Thai shares shed 3.3 per cent of their value on Monday after a government think tank revealed that the economy had entered a recession for the first time since 2008.
Gross domestic product contracted 0.3 per cent in the second quarter, after a 1.7 per cent contraction during January-March, the government’s National Economic and Social Development Board said.
The Stock Exchange of Thailand index ended at 1,398.08, down 47.28 points, or 3.3 per cent.
“Technically you can say we are in recession, because there have been a two quarters of contraction, but the contraction is due mainly to an abnormal surge in consumer spending last year due to the government’s populist policies,” said Charl Kaengchon, chief economist at the Kasikorn Research Institue.
In the last quarter of 2012, private consumption grew 12.4 per cent year-on-year, spurred by government tax waivers for first-time buyers of cars and housing.

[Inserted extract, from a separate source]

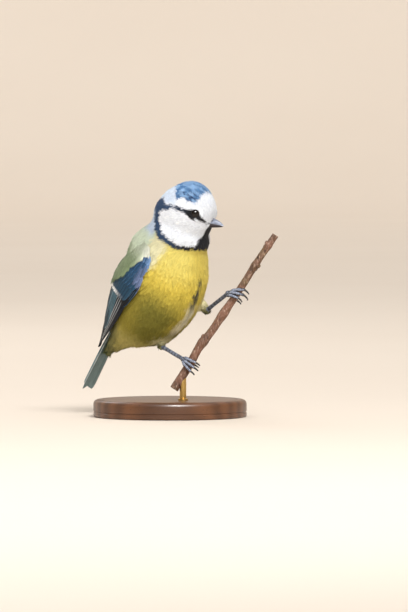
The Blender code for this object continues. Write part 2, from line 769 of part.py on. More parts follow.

“What we’re seeing now is a slowdown, because the government’s stimulus measures are over and household debt is up,” said Therdsak Taweethiratham, an analyst at Asia Plus Securities Company.
Current household debt is estimated at 8 trillion baht (258.0 billion dollars), or 80 per cent of GDP, according to central bank figures.
“It’s definitely a matter of concern,” Mr. Kaengchon said. “We will see tightening in money markets over the next 12 months and if interest rates go up that’s going to squeeze the debtors harder and harder.”
The government forecasts year-on-year GDP growth of 3.8 to 4.3 per cent in 2013.